Tuesday, Apr 23, 2024

How Jews in the Five Towns Flipped Control of America’s Largest Town

Hempstead, on Long Island, is the widely considered to be the largest town in the United States. With a population of about 800,000, it is larger than all but 17 cities in the country, bigger even than Boston, Detroit and Denver.

The Suffolk County town was controlled by Republicans for many years until recently, when scandal did in the Grand Old Party and allowed Democrats a leeway in. Laura Gillen shocked the county two years ago when she became the first Democrat to win the town supervisor race in a century.

Gillen lost the race for reelection earlier this month, and the town’s Orthodox Jewish community, bunched in the Five Towns, gets the credit, according to Michael Fragin, a local official and longtime member of Hatzolah.

In an interview with the Yated, Fragin, who is the deputy mayor of Lawrence, a village within the town, said that fears of where Rep. Alexandra Ocasio-Cortez and her socialist allies want to take the country pushed many Jews to the polls, and got them to vote Republican.

Republican Donald Clavin came in ahead of Gillen by a tiny margin, with 74,076 votes — a mere 1,364 votes more than the incumbent. There are still over 5,500 absentee ballots to be counted, though Gillen would need to win 64 percent of them, which is highly unlikely.

Clavin can thank the Jewish community of the Five Towns, whose 25,000 members vote by a couple of percentage points higher than the general population, for this margin of victory. Ballot areas in the Five Towns voted by an average of 75 percent for the Republican, with many of them pushed above 90 percent. Not a single polling site in the Orthodox community went below 55 percent, according to data shared by Fragin.

This election seems to have been a ray of light for Republicans, and this is because of the extremist direction the Democrats are taking their party. New York used to be a Republican state until about 50 years ago. Do you see that coming back because of this?

Fragin: I don’t know if that would happen. I mean, New York has always been a Democratic state. The last time New York state voted for a Republican in the presidential election was in 1984, when they voted for Reagan, and the time before that you’d have to go back another 20 years. I don’t recall New York ever being called a Republican state, maybe not since Teddy Roosevelt’s times. [In the late 1800s, Roosevelt, as his cousin Franklin Delano Roosevelt 25 years later, was governor of New York.]

Since Franklin Delano Roosevelt, it has definitely not been a Republican state.

After FDR, New York elected Republican Thomas Dewey, who almost won the presidential elections against Harry Truman in 1948. He was governor of New York.

Yes. But the state did not shift to a Republican state.

The Five Towns is about six percent of the total population of Hempstead, correct?

Yes. The population in the Five Towns is about 50,000, and I would say that around 30,000 of that is Jewish.

Do the Jews tend to vote in higher percentages?

Depends on the election, but it’s usually a couple of points higher.

Elections usually turn on local issues. What were the local issues in this past election?
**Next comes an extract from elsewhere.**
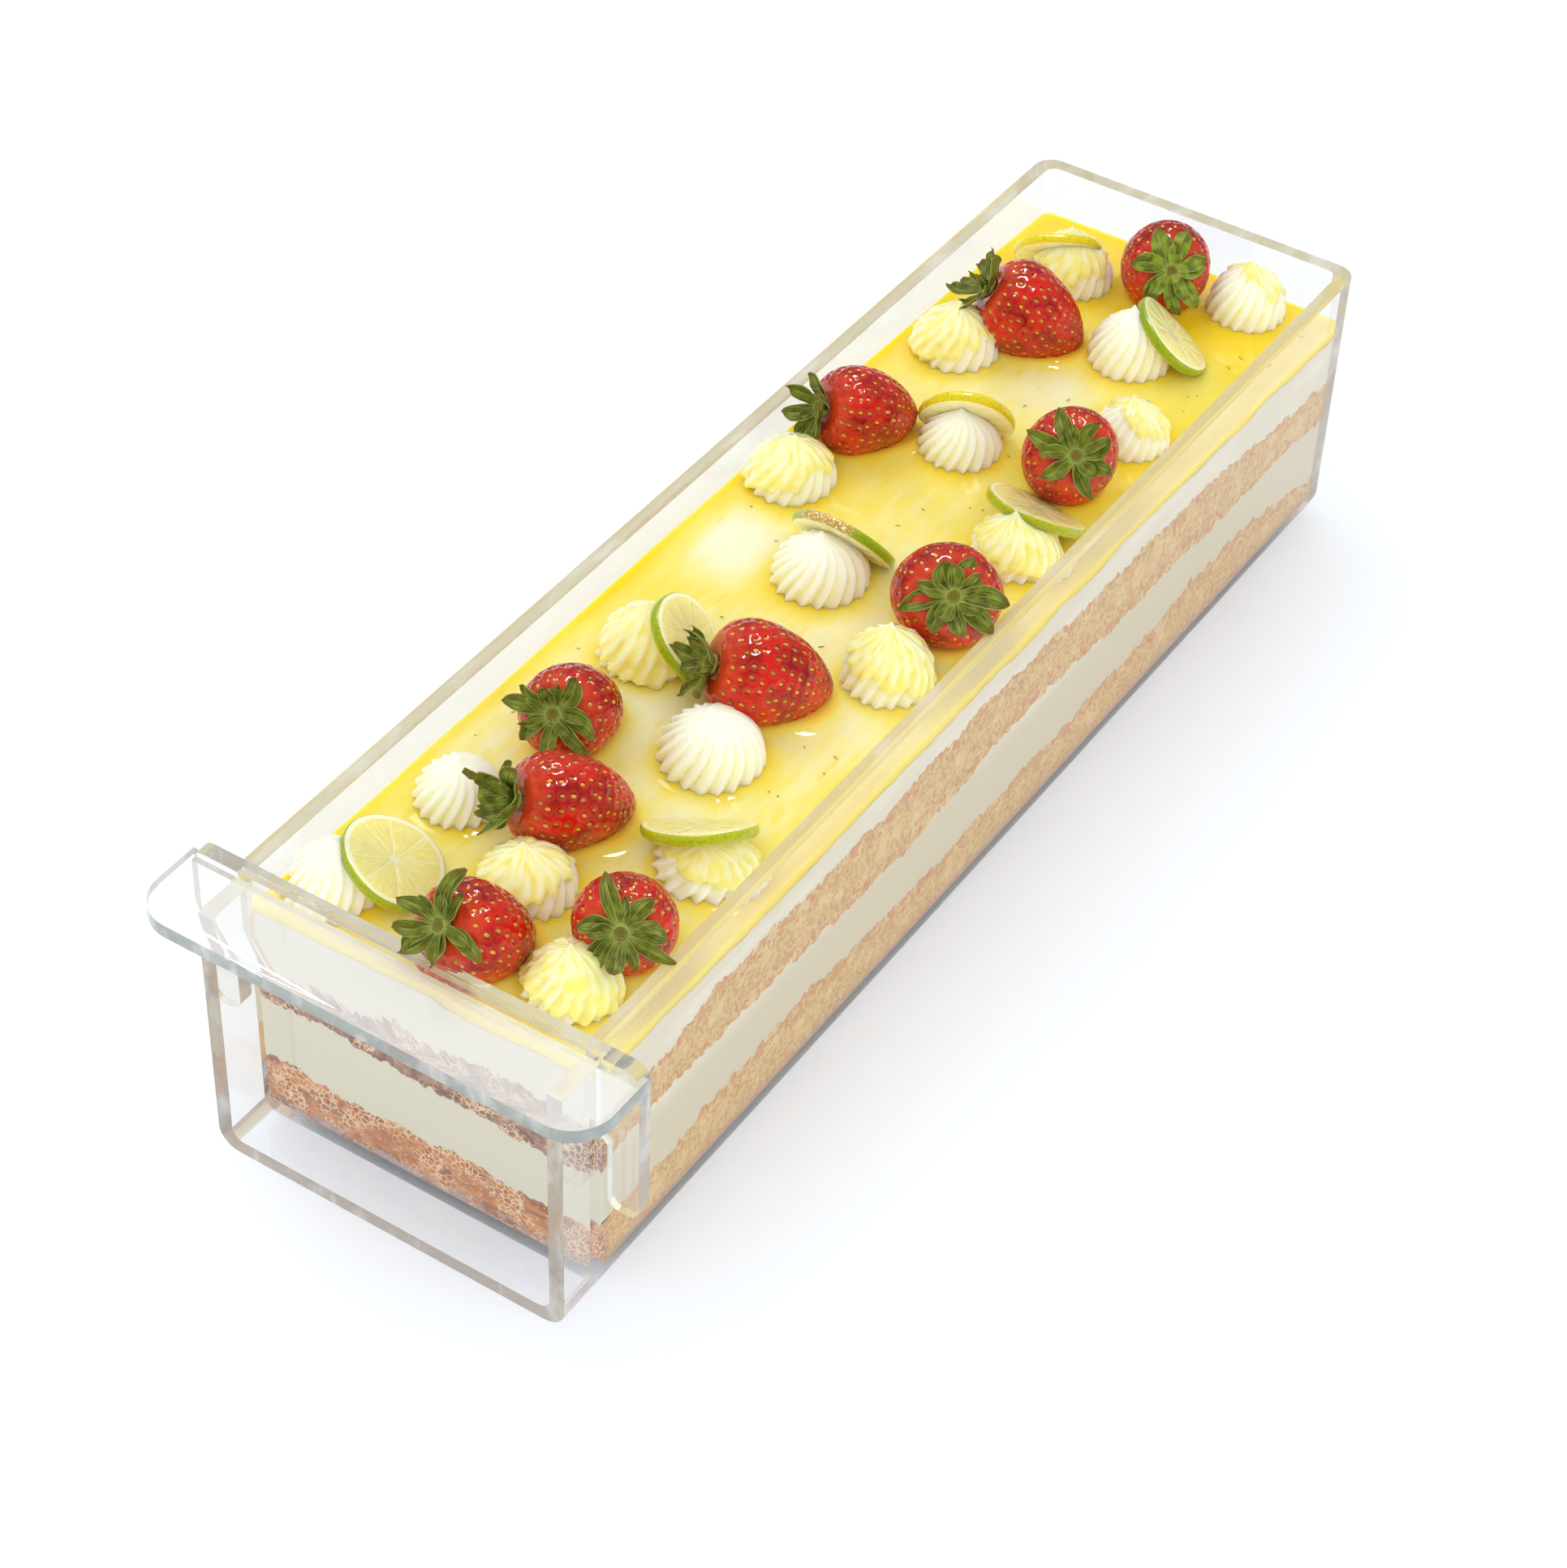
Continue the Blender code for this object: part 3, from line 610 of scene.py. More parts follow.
def pressed_cream(settings):
    """Whipped cream smeared against the wall: matte, with faint smears and a few trapped bubbles."""
    material, add, finish = start_material("pressed_whipped_cream")
    place = add("TexCoord", out="Object")
    _, y, z = add("SeparateXYZ", place).node.outputs
    smears = add("TexNoise", add("Mapping", place, (1.0, 0.35, 1.6)), per_size(16.0), 3.0, 0.55)
    bubbles = add("TexNoise", place, per_size(5.0), 4.0)
    finish({
        "Base Color": layered(
            add, settings.shade,
            (add("MapRange", smears, 0.38, 0.66), settings.cream),
            (add("MapRange", z, 0.052, 0.042), settings.low),
            # Painted shade: darker cream behind the front panel, standing in for the ledge's shadow.
            (add("MapRange", y, (CAVITY_FRONT + 2) * MM, (CAVITY_FRONT + 0.5) * MM), settings.front),
        ),
        "Roughness": 0.5,
        "Normal": add("Bump", {"Height": bubbles, "Distance": 0.25 * MM}),
        "Subsurface Weight": 0.2,
        "Subsurface Radius": (1.0, 1.0, 0.9),
        "Subsurface Scale": 2 * MM,
    })
    return material


def lemon_glaze(settings):
    """Poured lemon glaze: a clear wet gel over cream, pale where thin and golden where it pools."""
    material, add, finish = start_material("poured_lemon_glaze")
    place = add("TexCoord", out="Object")
    marble = add("TexNoise", add("Mapping", place, (1.0, 0.55, 1.0)), per_size(26.0), 4.0, 0.55)
    strokes = add("TexNoise", add("Mapping", place, (1.6, 0.4, 1.0)), per_size(9.0), 5.0, 0.6)
    cuts = add("TexNoise", add("Mapping", place, (2.4, 0.5, 1.0)), per_size(7.0), 4.0, 0.5)
    waves = add("TexNoise", place, per_size(11.0), 2.0)
    # Partly real pooling, partly painted light: shade round the toppings, and a sheen that keeps the front
    # paler.
    depth = add("MULTIPLY", add("Attribute", attribute_name="pool"), 0.75)
    depth = add("MULTIPLY_ADD", strokes, 0.35, depth)
    depth = add("MULTIPLY_ADD", marble, 0.45, depth)
    finish({
        "Base Color": layered(
            add, settings.pale,
            (add("MapRange", depth, 0.52, 0.98), settings.lemon),
            (add("MapRange", depth, 0.80, 1.35), settings.deep),
            (add("MapRange", cuts, 0.60, 0.70, 0.0, 0.35), settings.deep),
            (add("MapRange", add("Attribute", attribute_name="amber"), 0.3, 1.0, 0.0, 0.4), settings.amber),
        ),
        "Roughness": 0.08,
        "IOR": 1.42,
        "Coat Weight": 0.2,
        "Coat Roughness": 0.03,
        "Subsurface Weight": 0.75,
        "Subsurface Radius": (1.0, 1.0, 0.8),
        "Subsurface Scale": 6 * MM,
        "Normal": add("Bump", {"Height": waves, "Distance": 0.35 * MM}),
    })
    return material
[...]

Taxes are always the number one issue. But I think there were particular issues that the Republican was able to highlight. The cash bail was also a big issue.

[Cash bail is a new policy by Gov. Andrew Cuomo set to go into effect in January. It would eliminate the requirement of detainees to post cash to get out of custody pending trial. While officially only for nonviolent offenders, law enforcement agents have warned that it will lead to a sharp increase in crime. The issue has been fiercely opposed by Republicans, and President Donald Trump has mentioned it in a tweet explaining his move to Florida. James O’Neill also mentioned it as one of the reasons he’s leaving his position as NYPD commissioner.]

State Sen. Kevin Parker’s proposal toward the end of the race to allow felons to vote in jail — those types of criminal justice issues really resonated. Also, Amazon [which socialist lawmakers such as Ocasio-Cortez forced out of nearby New York City] was a real issue. That would have meant a lot of jobs for a lot of Long Islanders.

I think here in the Five Towns, the Republicans have done an effective job tying Democrats to Bernie Sanders and AOC and Ilhan Omar and all these radical Democrats.

A couple of years ago, Trump came to Long Island, which was suffering from the Hispanic MS-13 gang. Is Hempstead also victimized by MS-13?

Not as much, but the gang problem is really as bad as it is further east, in Suffolk County. It definitely is a concern from a public safety perspective — something that people care and worry about.

So Republicans were able to tie Democrats to the most radical and anti-Semitic members of the party in Hempstead. Do you see this replicating itself in other places?

I think this was a strong message there, that Democrats have gone too far left. I’m even hearing that among Democrats. Why are so many Democrats looking for other candidates? Why are Mike Bloomberg and Deval Patrick looking to get into the race? I think a lot of Democrats are saying, you know, the party has gotten too radical, there’s room for some moderates here.

Look at Louisiana, where a moderate Democrat won in a Republican state. Or look at Kentucky, where a moderate Democrat won in a Republican state. If they had far-left policies, they wouldn’t be winning. You don’t see many moderate Democrats anymore in New York. The party has gone far to the left and everyone is afraid of AOC.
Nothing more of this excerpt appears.